I went expecting Alternative. Instead I just got educated on alternatives.

The inn where we stayed, The Foundry, is adjacent to one of Athens’ most lively music venues, The Melting Point. When I found out our room key gained us admission to most of the events, following a rehearsal dinner, I partook in the latter part of a Friday night concert from the Jeff Sipe Group.

It was, as best I can surmise, a rare look into live jazz fusion. Having minimal exposure or knowledge of “jazz fusion,” this categorization is merely a guess. It felt jazzy. It felt fused. One guy played a mean six-string bass, and the drummer seemed to run the show. Not really my thing, but not altogether unappealing.

On Saturday, our car broke down. My family rented a car and headed home on Sunday, and I was left behind to deal with our crippled SUV. The silver lining was a chance to attend The Classic City American Music Festival, an all-day bluegrass/folk event held next door at The Melting Point, ensuring that I could both drown my sorrows without need for transportation, all while enjoying some high-quality music.

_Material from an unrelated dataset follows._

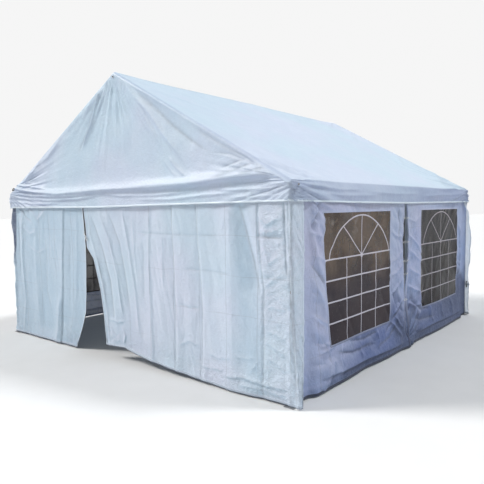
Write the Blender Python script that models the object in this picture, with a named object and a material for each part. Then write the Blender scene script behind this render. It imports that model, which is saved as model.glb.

I’m only slightly less ignorant of bluegrass than jazz. Nickel Creek and Chris Thile projects, samplings of bands like Cast Iron Filter and .357 String Band... this is more or less the extent of my knowledge. If it has a mandolin, I’m probably gonna pay attention. Mandolins and bagpipes are two instruments that affect me in deep, primal ways that go beyond whether I “like” them. Jazz isn’t big on mandolins or bagpipes, so it gets less of my ear.

What I learned over the course of my Sunday crash course in old and new school bluegrass is that the genre has a lot in common with jazz fusion and jam bands. Except without drummers. Often as not, the “songs” are an excuse to highlight and celebrate the individual talents of the musicians on stage. Most if not all the separate instruments are given a solo moment, or several solo moments, over the course of 5-10 minutes.

The talent of the performers was beyond dispute. From openers The Hobohemians to the final act of my 10-band run*, Mountain Heart, I was mostly reminded that a ton of musical talent rarely translates into fame or riches.

Another realization: the more other musical genres influence a bluegrass act, the more likely it appeals to me. A young group, Four Thieves,” found a good bit of inspiration from punk, and a group of college-age girls in front of me called them “a bluegrass boy band.” They were aggressive and energetic and fun, even when their instruments were a tinge out of tune.

The Jim White Band offered a more mellow take. The lead singer reminded me of David Byrne. The dude on electric guitar looked like a thinner George Lucas. The keyboardist reminded me of Murdock from The A-Team. And the guy on bass was playing what seemed to be a ukelele. Never heard of it, but apparently it’s a real thing. Their songs were as quirky as their look, but in a good way.

Sans Abri, a side project of The Packway Handle Band (aka the headliners I missed), was a two-man act, mostly on the mandolin and acoustic, and to categorize the sound merely as bluegrass would be misguided. It had feet planted in both alt-country and classic rock as well, and they put on the kind of performance that had me hating not staying up for their full band.

Finally, Mountain Heart brought it. Pure and simple, they brought it.

I knew they were on a different level when they opened their act by strongly encouraging, then almost demanding, that people stand at the base of the stage rather than stay safely back in their seats. The sound was this interesting mishmash of high-octane, high-speed bluegrass jamming and an occasional foray into bluesy rock. The lead singer’s voice and piano skills weren’t necessarily made for the bluegrass arena (I don’t recall hearing lots of piano in bluegrass; am I wrong?), which helps a novice like me adapt.

While Bob and I have often debated the merits of live music over the studio versions, I must concede defeat to him in regards to bluegrass. What mostly fails to gain my ear coming through a stereo had the capacity, when played on stage mere dozens of feet from me, to hold my attention for an entire day. No act before the final two played longer than 45 minutes, and when one folded up at one stage, another was ready and beginning at the other. It was like a day-long sampler into the genre, and it was intoxicating.

* -- (I missed the last two bands... it was getting late and I had a broken-down car to deal with first thing in the morning)


goofytakemyhand said...

RE: Jim White Band

He's a great storyteller - look for his NPR Tiny Desk concert or his BBC documentary "Searching for the Wrong-Eyed Jesus."

Would love to see him, but alas, he rarely tours.

No Such Place is a good starting point. I bought it senior year of high school. Bob hated it. Jim's definitely an acquired taste.

Bob said...

Bob, meaning me, hated it? I've been a Jim White fan for years, at least of his duet with Aimee Mann, "Static On The Radio."

Billy said...

He was quite peculiar, but he fit into the scheme of the day very nicely, and the sound was a welcome and mellowed out respite from a generally higher-octane experience.

Bob said...

Billy, I gotta say, man, it's been a great musical summer all the way around and only half over.

Yesterday, we spent nearly four hours (great on a car trip) using the evil Spotify to take turns playing quintessential American songs. The only rule: no repeat of artist. Started with "Surfin' USA" and ended with "American Pie," and in between went everywhere from Marvin Gaye to Iron and Wine to Lee Greenwood to Lauryn Hill. Fun. "American Roulette" holds up. And rocks.